The book has enough to do without arguing. It is instead best categorized and valued as a comprehensively annotated edition and translation of two Abelardian texts hard to get hold of but of great interest to those who care about the life and thought of that infuriatingly fascinating figure and of the peculiar ways his originality could tinker with genre. The book opens with a short introduction laying out themes and structure. Then follows a Chapter 1 of forty-six pages: an orientation to the Carmen ad Astralabium, covering date and purpose of composition, main themes, structure and style, differentiation from similar didactic texts, and a particularly detailed manuscript reception history. Throughout, Ruys presents the Carmen as "original and complex" (27) and "a summa of Abelard's thought over a number of decades" (14), not, as some have seen it, "a meandering collection of unremarkable sentential advice" (3). Then follows a thirty-page Chapter 2 orientation to the Planctus, covering genre (particularly problematic for these sui generis pieces), rhetorical occasion, order, technical use of voice, themes, and four brief analyses: on Abelard's feminized lyric voice of Dinah, on his masculine voice of Jacob, on Old Testament atonement in the lyrics, and on the homosociality of David and Jonathan.

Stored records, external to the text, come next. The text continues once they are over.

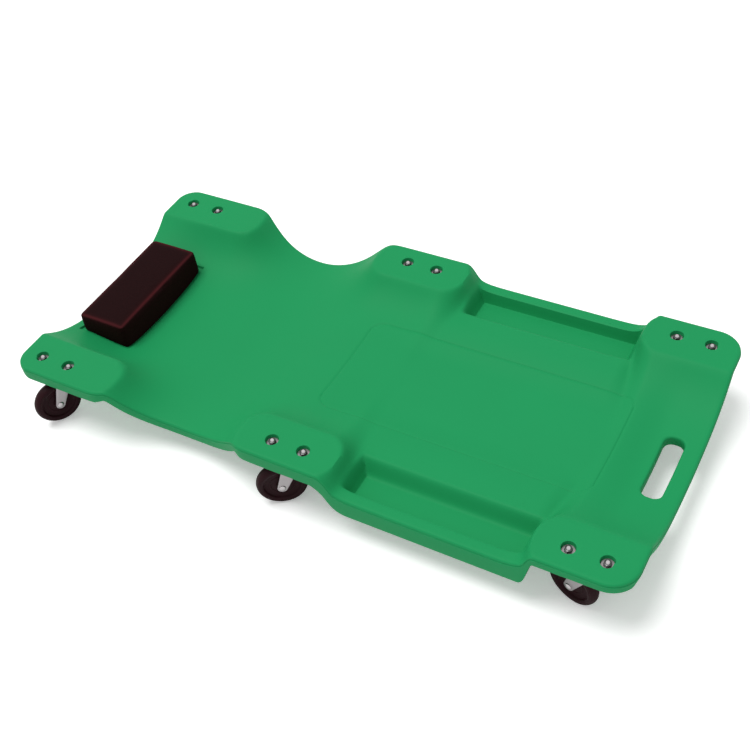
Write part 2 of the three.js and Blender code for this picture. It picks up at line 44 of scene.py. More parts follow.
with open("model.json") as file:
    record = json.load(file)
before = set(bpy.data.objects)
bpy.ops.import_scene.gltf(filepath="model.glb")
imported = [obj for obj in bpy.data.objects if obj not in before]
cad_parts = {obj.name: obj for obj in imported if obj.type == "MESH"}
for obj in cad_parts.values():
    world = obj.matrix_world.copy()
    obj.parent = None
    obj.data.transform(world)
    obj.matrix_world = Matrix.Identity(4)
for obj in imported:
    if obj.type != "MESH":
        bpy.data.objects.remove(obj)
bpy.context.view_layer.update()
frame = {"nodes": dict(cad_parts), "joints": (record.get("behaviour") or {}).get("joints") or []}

# ---- sizes, in metres ----

_deck_low, _deck_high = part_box("deck")
HALF_L = _deck_high.x
HALF_W = _deck_high.y
HEIGHT = _deck_high.z
WALL = 0.018
HEAD_CORNER = 0.032
FOOT_CORNER = 0.040
EDGE = 0.005  # plan width of the rolled edge
INNER_L = HALF_L - EDGE
INNER_W = HALF_W - EDGE

MID_ROW = -0.0111
PAD_INNER_Y = HALF_W - 0.073
HEAD_PAD_END = -HALF_L + 0.181
HEADREST_END = -HALF_L + 0.1124  # foot-side face of the cushion
MID_PAD_START = MID_ROW - 0.078
MID_PAD_END = MID_ROW + 0.078
FOOT_PAD_START = HALF_L - 0.141
PAD_CORNER = 0.030
PAD_FADE = 0.035
HEAD_EDGE_FADE = 0.060
FOOT_PAD_FADE = 0.048
TRAY_SIDE_FADE = 0.009
PAD_ROUND = 0.003
PAD_SHOULDER = 0.008
RIM_RUN = 0.010
HEAD_RIM_DROP = 0.005
MID_RIM_DROP = 0.008
FOOT_END_RISE = 0.008

HEAD_FLOOR = HEIGHT - 0.0555
WAIST_FLOOR = HEIGHT - 0.059
BACK_FLOOR = HEIGHT - 0.040
FOOT_FLOOR = HEIGHT - 0.051
BACK_START = MID_ROW - 0.019
BACK_END = HALF_L - 0.114
FOOT_FLOOR_START = HALF_L - 0.059

WAIST_X = (HEAD_PAD_END + MID_PAD_START) / 2 - 0.003
WAIST_HALF = (MID_PAD_START - HEAD_PAD_END) / 2 + 0.015
WAIST_DEPTH = 0.033
WAIST_BLEND = 0.0015  # softness where the arc leaves the straight side
WAIST_INNER_Y = 0.120
ARC_REACH = 0.99  # share of the arc's radius that a cut-in follows

TRAY_START = MID_PAD_END + 0.0131
TRAY_END = FOOT_PAD_START - 0.005
TRAY_INNER_Y = HALF_W - 0.084
TRAY_OUTER_Y = HALF_W - 0.018
TRAY_RIM = HEIGHT - 0.029
TRAY_LIP_TOP = HEIGHT - 0.033
TRAY_FLOOR = HEIGHT - 0.053
TRAY_SKIN = 0.016
TRAY_UNDER = TRAY_FLOOR - TRAY_SKIN
TRAY_LEAD = 0.080
RIDGE_Y = TRAY_INNER_Y - 0.020
FLAT_HALF = RIDGE_Y - 0.081
TRAY_INNER_RUN = 0.020
TRAY_OUTER_RUN = 0.007
TRAY_END_RUN = 0.014
TRAY_UNDER_RUN = 0.056
TRAY_UNDER_END = 0.023
UNDER_BEYOND = 0.020

SLOT_X = HALF_L - 0.0405
SLOT_HALF_X = 0.0145
SLOT_HALF_Y = 0.0565
SLOT_CORNER = 0.012
SLOT_EDGE = 0.004
SLOT_BLEND = 0.010
SLOT_OUT_X = SLOT_HALF_X + SLOT_EDGE
SLOT_OUT_Y = SLOT_HALF_Y + SLOT_EDGE

PANEL_START = -0.039  # the lightly grooved rounded rectangle on the back area
PANEL_END = 0.393
PANEL_HALF = 0.095
PANEL_CORNER = 0.023
GROOVE_DEPTH = 0.0012
GROOVE_WIDTH = 0.0012

BOLT_REACH = 0.026
RECESS_R = 0.010
RECESS_EDGE = 0.0008
RECESS_BLEND = 0.0042
RECESS_REACH = RECESS_R + RECESS_EDGE

WHEEL_R = 0.0381
PLATE_TOP = HEIGHT - WALL - 0.0003
CROWN_TOP = PLATE_TOP - 0.008
CROWN_THICK = 0.0025
NUT_SEAT = HEIGHT - 0.0072

SEAT_DEPTH = 0.0035  # the cushion stands in a shallow seat
SEAT_MARGIN = 0.003
SEAT_RUN = 0.0015
_cushion_low, _cushion_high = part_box("headrest_cushion")

# ---- where the casters are ----


def caster_places():
    """Kingpin place, trailing angle and trail of each caster, from the frame's joints."""
    joints = {joint["name"]: joint for joint in frame["joints"]}
    found = {}
    for name, swivel in joints.items():
        if name.startswith("swivel_"):
            place = name[len("swivel_") :]
            pin = Vector(swivel["pos_m"])
            hub = Vector(joints["roll_" + place]["pos_m"])
            reach = hub - pin
            found[place] = (pin.x, pin.y, math.atan2(reach.y, reach.x), reach.xy.length)
    return found


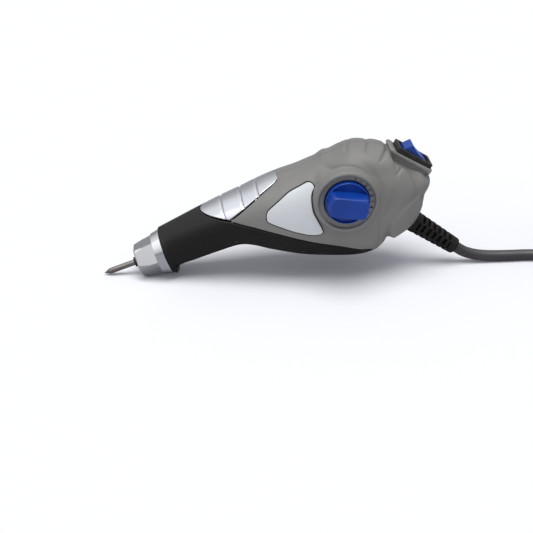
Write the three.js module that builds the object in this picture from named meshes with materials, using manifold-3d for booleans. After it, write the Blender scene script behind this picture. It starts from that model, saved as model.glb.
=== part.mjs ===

Chapter 3 is the Latin text of the Carmen, every deviation within the four manuscript witnesses collated, as well as the apparently pedagogical glosses (often basic grammatical clarifications) in Ruys's control text: Paris, Bibiothèque nationale de France, n.a. lat. 561. The English translation, Chapter 4, is relatively readable and smooth. Seventy-four pages of notes on the Carmen comprise Chapter 5. This commentary records biblical, classical, and contemporary sources and analogues; it cross-references other lines in the Carmen and in Abelard's other writing (further supporting Ruys's argument that the work functions as a summa of his thought); it annotates word choice, explains manuscript glosses, and accounts for reception history of the lines in question; it provides historical context and cites secondary sources. Although the notes quote liberally from Latin but only irregularly translate that Latin into English, they provide a wealth of information for diverse interests and may comprise the heart of the book. The Planctus gets the same treatment in Chapters 6-8: Latin text, English translation, and notes. The text of the Planctus is less problematic, editorial emendations collated rather than manuscript witnesses (of which there is but one). Its translation Ruys describes as "word-for-word and line-for-line" (9), a decision that points the reader back toward the original Latin. In a few places the English is too Latinate to be readily comprehensible, e.g., "the one through whom you perished, betrayed, let his demise be the same, / but worthy of no tears which your death brings to all" ("The Lament of David over Abner the Son of Ner whom Joab Killed" 4-5). The notes, prominently featuring close comparison with the biblical text, for obvious reasons, also name critical studies of each lyric when such studies exist.

Three appendices offer manuscript reformations of the Carmen: sententiae added to the work in a Berlin manuscript; briefer sententiae added in a Madrid and a Vatican manuscript; and a twenty-four-line piece of the Carmen that appears in a Melk manuscript.

This book is a loving and unusually thorough presentation of two medieval Latin poetic texts interesting and scarce enough to merit such treatment. Its wealth of introductory and commentary material provides a scaffold from which more elaborate and focused arguments will be able to build. And in broad sweeping gestures it has indicated some of the directions those arguments could most profitably take.